Avoid SOQL and DML Inside Loops
One of the most common Salesforce development mistakes involves executing queries or database operations inside iterative loops.
Each transaction is subject to governor limits. Inefficient code quickly consumes available resources and can cause runtime failures.
Developers should retrieve required data upfront, process collections in memory, and perform bulk database operations whenever possible.
This practice improves both performance and scalability.
Build Testable Code
Enterprise applications require continuous enhancement. Testable code enables development teams to modify functionality with confidence.
Techniques such as dependency injection, separation of concerns, service layers, and utility classes improve testability and maintainability.
Comprehensive unit tests help identify regressions before deployment while supporting long-term platform stability.
Lightning Web Component Development Best Practices
Lightning Web Components have become the preferred framework for modern Salesforce user interfaces.
As organizations expand their Salesforce footprint, user experience and frontend performance become increasingly important.

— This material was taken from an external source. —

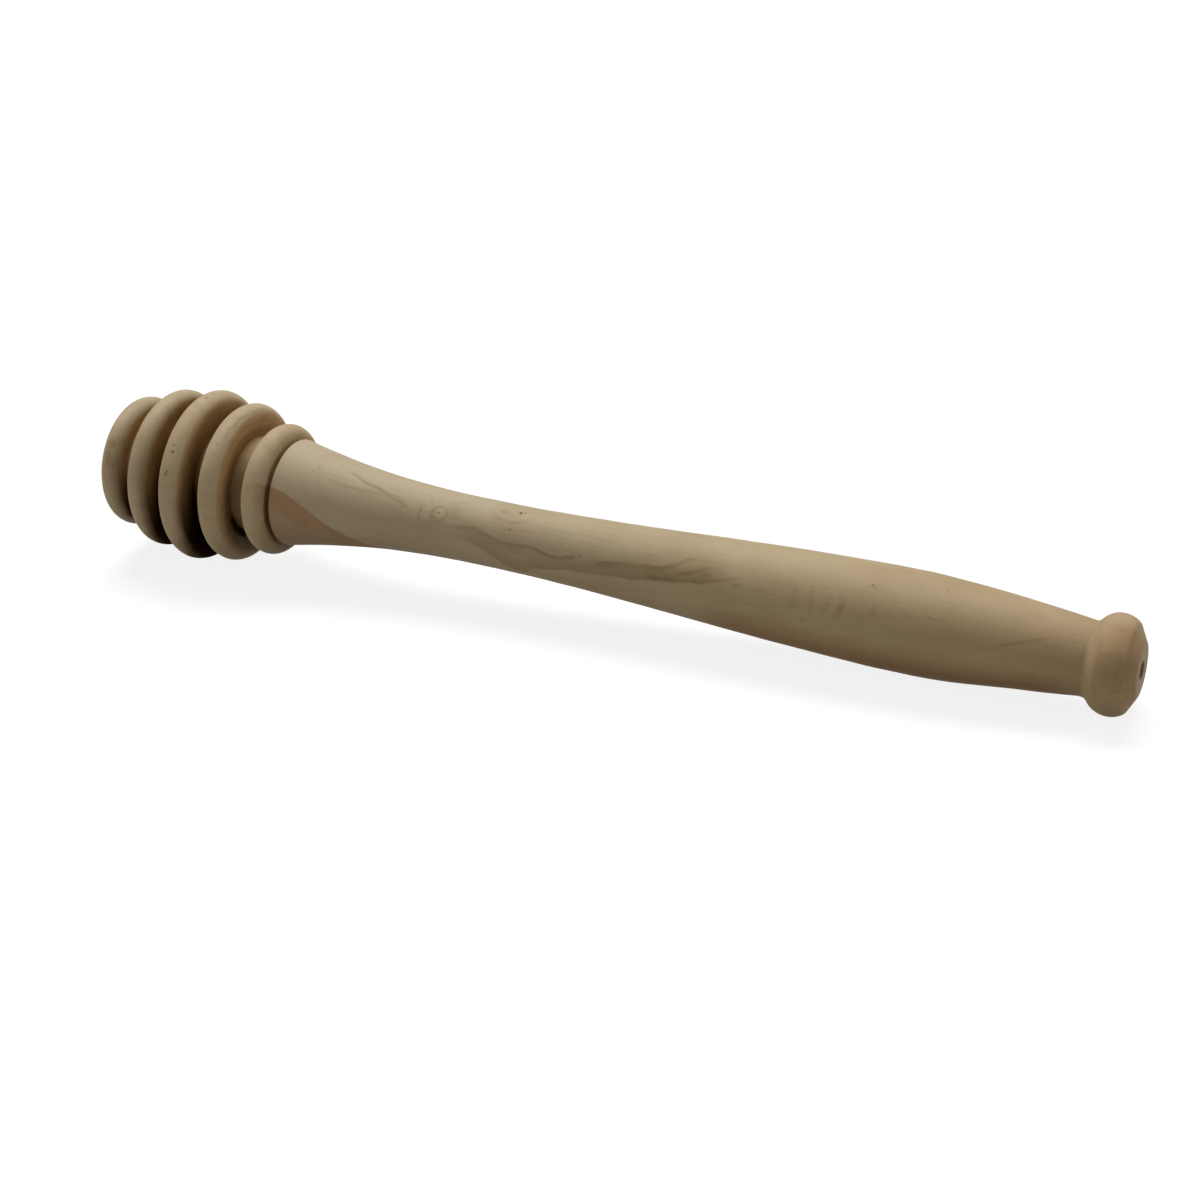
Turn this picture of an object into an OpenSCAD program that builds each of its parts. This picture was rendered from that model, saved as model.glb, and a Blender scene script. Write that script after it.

Focus on Component Reusability
Reusable components provide consistency across applications while reducing development effort.
Instead of creating custom interfaces for every department, organizations should establish component libraries that support common business functions.
Examples include:
- Search components
- Data tables
- Record viewers
- Approval interfaces
- Notification frameworks
Shared components simplify maintenance and accelerate future development initiatives.
Optimize Client-Side Performance
Performance optimization should be considered throughout the development lifecycle.
Lightning Web Components should minimize server requests, leverage caching where appropriate, and retrieve only necessary data.
Efficient rendering strategies become particularly important when users interact with large datasets or complex interfaces.
A responsive user experience improves adoption and reduces support requests.